▶ **WHAT YOU ARE ASKED TO DO**
Copy every entry exactly.
--- start DATASET RECORDS ---
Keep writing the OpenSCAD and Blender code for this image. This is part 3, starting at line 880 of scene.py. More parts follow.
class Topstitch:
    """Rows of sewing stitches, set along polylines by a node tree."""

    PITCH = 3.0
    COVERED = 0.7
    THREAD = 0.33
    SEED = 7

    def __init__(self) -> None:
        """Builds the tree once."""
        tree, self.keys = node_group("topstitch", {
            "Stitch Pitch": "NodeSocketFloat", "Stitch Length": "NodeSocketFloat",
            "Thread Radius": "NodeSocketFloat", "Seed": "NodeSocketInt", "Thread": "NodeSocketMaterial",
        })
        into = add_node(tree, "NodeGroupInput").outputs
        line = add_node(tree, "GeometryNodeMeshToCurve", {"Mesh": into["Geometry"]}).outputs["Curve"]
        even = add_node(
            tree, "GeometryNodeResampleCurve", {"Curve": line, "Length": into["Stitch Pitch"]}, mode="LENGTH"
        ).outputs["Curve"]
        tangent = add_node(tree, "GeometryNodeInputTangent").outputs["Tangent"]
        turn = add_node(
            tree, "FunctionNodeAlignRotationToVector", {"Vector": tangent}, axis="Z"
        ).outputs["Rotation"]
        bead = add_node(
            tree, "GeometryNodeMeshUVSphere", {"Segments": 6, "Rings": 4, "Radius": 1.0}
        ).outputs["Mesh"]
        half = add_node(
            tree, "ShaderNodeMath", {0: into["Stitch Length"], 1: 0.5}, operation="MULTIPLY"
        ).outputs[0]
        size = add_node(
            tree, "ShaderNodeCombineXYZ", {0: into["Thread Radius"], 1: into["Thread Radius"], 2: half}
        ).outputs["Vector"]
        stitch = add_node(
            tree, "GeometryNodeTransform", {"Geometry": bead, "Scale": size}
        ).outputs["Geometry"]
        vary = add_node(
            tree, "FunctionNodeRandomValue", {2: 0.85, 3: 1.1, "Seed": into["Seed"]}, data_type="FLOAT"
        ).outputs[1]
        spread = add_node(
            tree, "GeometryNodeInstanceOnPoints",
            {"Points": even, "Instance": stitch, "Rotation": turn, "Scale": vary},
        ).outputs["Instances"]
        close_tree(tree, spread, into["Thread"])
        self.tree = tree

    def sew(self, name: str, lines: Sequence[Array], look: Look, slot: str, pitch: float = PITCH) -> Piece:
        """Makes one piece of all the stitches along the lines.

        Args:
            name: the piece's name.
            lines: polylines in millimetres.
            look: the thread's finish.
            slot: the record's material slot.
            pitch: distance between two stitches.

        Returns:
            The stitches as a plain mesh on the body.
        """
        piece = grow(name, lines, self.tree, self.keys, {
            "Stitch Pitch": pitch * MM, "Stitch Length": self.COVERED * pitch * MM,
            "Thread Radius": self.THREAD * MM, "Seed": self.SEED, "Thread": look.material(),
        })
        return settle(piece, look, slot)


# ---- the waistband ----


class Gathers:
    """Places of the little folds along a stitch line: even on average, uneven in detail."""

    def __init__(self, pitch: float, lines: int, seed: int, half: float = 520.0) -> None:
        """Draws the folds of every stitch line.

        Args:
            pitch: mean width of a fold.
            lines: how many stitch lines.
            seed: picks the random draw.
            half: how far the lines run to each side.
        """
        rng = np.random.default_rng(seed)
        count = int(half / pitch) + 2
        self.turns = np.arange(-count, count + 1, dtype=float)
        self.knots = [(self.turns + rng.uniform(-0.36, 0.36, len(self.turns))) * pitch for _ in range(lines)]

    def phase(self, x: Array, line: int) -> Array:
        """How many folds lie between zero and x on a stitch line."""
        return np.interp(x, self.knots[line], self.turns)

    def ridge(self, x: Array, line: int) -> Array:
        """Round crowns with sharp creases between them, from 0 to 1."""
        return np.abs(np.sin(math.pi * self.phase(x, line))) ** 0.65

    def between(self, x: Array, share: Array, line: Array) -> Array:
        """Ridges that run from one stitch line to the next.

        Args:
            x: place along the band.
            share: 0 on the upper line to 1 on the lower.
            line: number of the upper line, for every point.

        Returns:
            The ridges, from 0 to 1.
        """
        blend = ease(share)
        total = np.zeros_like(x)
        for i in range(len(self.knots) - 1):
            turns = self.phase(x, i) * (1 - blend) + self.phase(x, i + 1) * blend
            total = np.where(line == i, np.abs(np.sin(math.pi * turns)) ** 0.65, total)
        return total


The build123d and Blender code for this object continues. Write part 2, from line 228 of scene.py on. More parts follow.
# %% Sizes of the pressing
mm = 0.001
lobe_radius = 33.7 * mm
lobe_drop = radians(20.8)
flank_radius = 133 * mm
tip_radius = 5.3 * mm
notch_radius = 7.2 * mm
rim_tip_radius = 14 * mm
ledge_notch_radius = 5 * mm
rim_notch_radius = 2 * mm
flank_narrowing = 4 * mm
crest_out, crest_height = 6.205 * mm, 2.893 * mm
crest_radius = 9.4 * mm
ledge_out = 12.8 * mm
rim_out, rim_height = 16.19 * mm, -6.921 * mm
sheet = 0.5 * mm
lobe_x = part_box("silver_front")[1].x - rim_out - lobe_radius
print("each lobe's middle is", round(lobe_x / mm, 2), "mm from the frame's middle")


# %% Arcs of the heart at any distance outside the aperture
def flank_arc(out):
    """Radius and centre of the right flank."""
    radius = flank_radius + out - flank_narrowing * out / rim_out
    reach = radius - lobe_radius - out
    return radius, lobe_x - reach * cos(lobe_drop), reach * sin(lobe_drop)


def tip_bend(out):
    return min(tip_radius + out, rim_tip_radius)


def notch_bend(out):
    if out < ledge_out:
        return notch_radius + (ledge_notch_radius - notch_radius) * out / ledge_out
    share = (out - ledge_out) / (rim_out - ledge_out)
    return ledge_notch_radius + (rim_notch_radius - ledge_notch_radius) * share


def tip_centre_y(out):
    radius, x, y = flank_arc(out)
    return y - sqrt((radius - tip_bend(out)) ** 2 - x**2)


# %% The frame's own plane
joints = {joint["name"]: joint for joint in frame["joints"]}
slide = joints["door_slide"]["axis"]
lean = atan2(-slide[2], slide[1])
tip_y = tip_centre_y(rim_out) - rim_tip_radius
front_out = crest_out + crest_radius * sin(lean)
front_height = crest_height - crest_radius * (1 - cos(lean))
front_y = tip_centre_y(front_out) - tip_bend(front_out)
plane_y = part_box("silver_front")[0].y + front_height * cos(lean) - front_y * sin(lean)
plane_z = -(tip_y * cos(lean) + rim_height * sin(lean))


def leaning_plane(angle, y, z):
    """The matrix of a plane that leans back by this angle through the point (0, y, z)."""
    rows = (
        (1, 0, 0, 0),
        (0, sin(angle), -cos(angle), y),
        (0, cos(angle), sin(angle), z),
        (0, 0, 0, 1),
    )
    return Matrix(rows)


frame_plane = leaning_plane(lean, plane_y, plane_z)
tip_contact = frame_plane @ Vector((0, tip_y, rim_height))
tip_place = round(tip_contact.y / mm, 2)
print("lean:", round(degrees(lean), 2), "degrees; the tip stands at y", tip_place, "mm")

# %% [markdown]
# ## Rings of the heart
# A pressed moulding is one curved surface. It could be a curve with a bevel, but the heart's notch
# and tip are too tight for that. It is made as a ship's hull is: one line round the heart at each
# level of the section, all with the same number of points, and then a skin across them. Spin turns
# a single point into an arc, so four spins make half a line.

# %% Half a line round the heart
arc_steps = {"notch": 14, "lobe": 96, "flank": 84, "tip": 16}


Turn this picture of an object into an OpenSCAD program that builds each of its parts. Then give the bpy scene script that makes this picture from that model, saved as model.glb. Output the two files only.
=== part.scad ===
--- end DATASET RECORDS ---
▶ **EXERCISE RESPONSE**
Keep writing the OpenSCAD and Blender code for this image. This is part 3, starting at line 880 of scene.py. More parts follow.
class Topstitch:
    """Rows of sewing stitches, set along polylines by a node tree."""

    PITCH = 3.0
    COVERED = 0.7
    THREAD = 0.33
    SEED = 7

    def __init__(self) -> None:
        """Builds the tree once."""
        tree, self.keys = node_group("topstitch", {
            "Stitch Pitch": "NodeSocketFloat", "Stitch Length": "NodeSocketFloat",
            "Thread Radius": "NodeSocketFloat", "Seed": "NodeSocketInt", "Thread": "NodeSocketMaterial",
        })
        into = add_node(tree, "NodeGroupInput").outputs
        line = add_node(tree, "GeometryNodeMeshToCurve", {"Mesh": into["Geometry"]}).outputs["Curve"]
        even = add_node(
            tree, "GeometryNodeResampleCurve", {"Curve": line, "Length": into["Stitch Pitch"]}, mode="LENGTH"
        ).outputs["Curve"]
        tangent = add_node(tree, "GeometryNodeInputTangent").outputs["Tangent"]
        turn = add_node(
            tree, "FunctionNodeAlignRotationToVector", {"Vector": tangent}, axis="Z"
        ).outputs["Rotation"]
        bead = add_node(
            tree, "GeometryNodeMeshUVSphere", {"Segments": 6, "Rings": 4, "Radius": 1.0}
        ).outputs["Mesh"]
        half = add_node(
            tree, "ShaderNodeMath", {0: into["Stitch Length"], 1: 0.5}, operation="MULTIPLY"
        ).outputs[0]
        size = add_node(
            tree, "ShaderNodeCombineXYZ", {0: into["Thread Radius"], 1: into["Thread Radius"], 2: half}
        ).outputs["Vector"]
        stitch = add_node(
            tree, "GeometryNodeTransform", {"Geometry": bead, "Scale": size}
        ).outputs["Geometry"]
        vary = add_node(
            tree, "FunctionNodeRandomValue", {2: 0.85, 3: 1.1, "Seed": into["Seed"]}, data_type="FLOAT"
        ).outputs[1]
        spread = add_node(
            tree, "GeometryNodeInstanceOnPoints",
            {"Points": even, "Instance": stitch, "Rotation": turn, "Scale": vary},
        ).outputs["Instances"]
        close_tree(tree, spread, into["Thread"])
        self.tree = tree

    def sew(self, name: str, lines: Sequence[Array], look: Look, slot: str, pitch: float = PITCH) -> Piece:
        """Makes one piece of all the stitches along the lines.

        Args:
            name: the piece's name.
            lines: polylines in millimetres.
            look: the thread's finish.
            slot: the record's material slot.
            pitch: distance between two stitches.

        Returns:
            The stitches as a plain mesh on the body.
        """
        piece = grow(name, lines, self.tree, self.keys, {
            "Stitch Pitch": pitch * MM, "Stitch Length": self.COVERED * pitch * MM,
            "Thread Radius": self.THREAD * MM, "Seed": self.SEED, "Thread": look.material(),
        })
        return settle(piece, look, slot)


# ---- the waistband ----


class Gathers:
    """Places of the little folds along a stitch line: even on average, uneven in detail."""

    def __init__(self, pitch: float, lines: int, seed: int, half: float = 520.0) -> None:
        """Draws the folds of every stitch line.

        Args:
            pitch: mean width of a fold.
            lines: how many stitch lines.
            seed: picks the random draw.
            half: how far the lines run to each side.
        """
        rng = np.random.default_rng(seed)
        count = int(half / pitch) + 2
        self.turns = np.arange(-count, count + 1, dtype=float)
        self.knots = [(self.turns + rng.uniform(-0.36, 0.36, len(self.turns))) * pitch for _ in range(lines)]

    def phase(self, x: Array, line: int) -> Array:
        """How many folds lie between zero and x on a stitch line."""
        return np.interp(x, self.knots[line], self.turns)

    def ridge(self, x: Array, line: int) -> Array:
        """Round crowns with sharp creases between them, from 0 to 1."""
        return np.abs(np.sin(math.pi * self.phase(x, line))) ** 0.65

    def between(self, x: Array, share: Array, line: Array) -> Array:
        """Ridges that run from one stitch line to the next.

        Args:
            x: place along the band.
            share: 0 on the upper line to 1 on the lower.
            line: number of the upper line, for every point.

        Returns:
            The ridges, from 0 to 1.
        """
        blend = ease(share)
        total = np.zeros_like(x)
        for i in range(len(self.knots) - 1):
            turns = self.phase(x, i) * (1 - blend) + self.phase(x, i + 1) * blend
            total = np.where(line == i, np.abs(np.sin(math.pi * turns)) ** 0.65, total)
        return total


The build123d and Blender code for this object continues. Write part 2, from line 228 of scene.py on. More parts follow.
# %% Sizes of the pressing
mm = 0.001
lobe_radius = 33.7 * mm
lobe_drop = radians(20.8)
flank_radius = 133 * mm
tip_radius = 5.3 * mm
notch_radius = 7.2 * mm
rim_tip_radius = 14 * mm
ledge_notch_radius = 5 * mm
rim_notch_radius = 2 * mm
flank_narrowing = 4 * mm
crest_out, crest_height = 6.205 * mm, 2.893 * mm
crest_radius = 9.4 * mm
ledge_out = 12.8 * mm
rim_out, rim_height = 16.19 * mm, -6.921 * mm
sheet = 0.5 * mm
lobe_x = part_box("silver_front")[1].x - rim_out - lobe_radius
print("each lobe's middle is", round(lobe_x / mm, 2), "mm from the frame's middle")


# %% Arcs of the heart at any distance outside the aperture
def flank_arc(out):
    """Radius and centre of the right flank."""
    radius = flank_radius + out - flank_narrowing * out / rim_out
    reach = radius - lobe_radius - out
    return radius, lobe_x - reach * cos(lobe_drop), reach * sin(lobe_drop)


def tip_bend(out):
    return min(tip_radius + out, rim_tip_radius)


def notch_bend(out):
    if out < ledge_out:
        return notch_radius + (ledge_notch_radius - notch_radius) * out / ledge_out
    share = (out - ledge_out) / (rim_out - ledge_out)
    return ledge_notch_radius + (rim_notch_radius - ledge_notch_radius) * share


def tip_centre_y(out):
    radius, x, y = flank_arc(out)
    return y - sqrt((radius - tip_bend(out)) ** 2 - x**2)


# %% The frame's own plane
joints = {joint["name"]: joint for joint in frame["joints"]}
slide = joints["door_slide"]["axis"]
lean = atan2(-slide[2], slide[1])
tip_y = tip_centre_y(rim_out) - rim_tip_radius
front_out = crest_out + crest_radius * sin(lean)
front_height = crest_height - crest_radius * (1 - cos(lean))
front_y = tip_centre_y(front_out) - tip_bend(front_out)
plane_y = part_box("silver_front")[0].y + front_height * cos(lean) - front_y * sin(lean)
plane_z = -(tip_y * cos(lean) + rim_height * sin(lean))


def leaning_plane(angle, y, z):
    """The matrix of a plane that leans back by this angle through the point (0, y, z)."""
    rows = (
        (1, 0, 0, 0),
        (0, sin(angle), -cos(angle), y),
        (0, cos(angle), sin(angle), z),
        (0, 0, 0, 1),
    )
    return Matrix(rows)


frame_plane = leaning_plane(lean, plane_y, plane_z)
tip_contact = frame_plane @ Vector((0, tip_y, rim_height))
tip_place = round(tip_contact.y / mm, 2)
print("lean:", round(degrees(lean), 2), "degrees; the tip stands at y", tip_place, "mm")

# %% [markdown]
# ## Rings of the heart
# A pressed moulding is one curved surface. It could be a curve with a bevel, but the heart's notch
# and tip are too tight for that. It is made as a ship's hull is: one line round the heart at each
# level of the section, all with the same number of points, and then a skin across them. Spin turns
# a single point into an arc, so four spins make half a line.

# %% Half a line round the heart
arc_steps = {"notch": 14, "lobe": 96, "flank": 84, "tip": 16}


Turn this picture of an object into an OpenSCAD program that builds each of its parts. Then give the bpy scene script that makes this picture from that model, saved as model.glb. Output the two files only.
=== part.scad ===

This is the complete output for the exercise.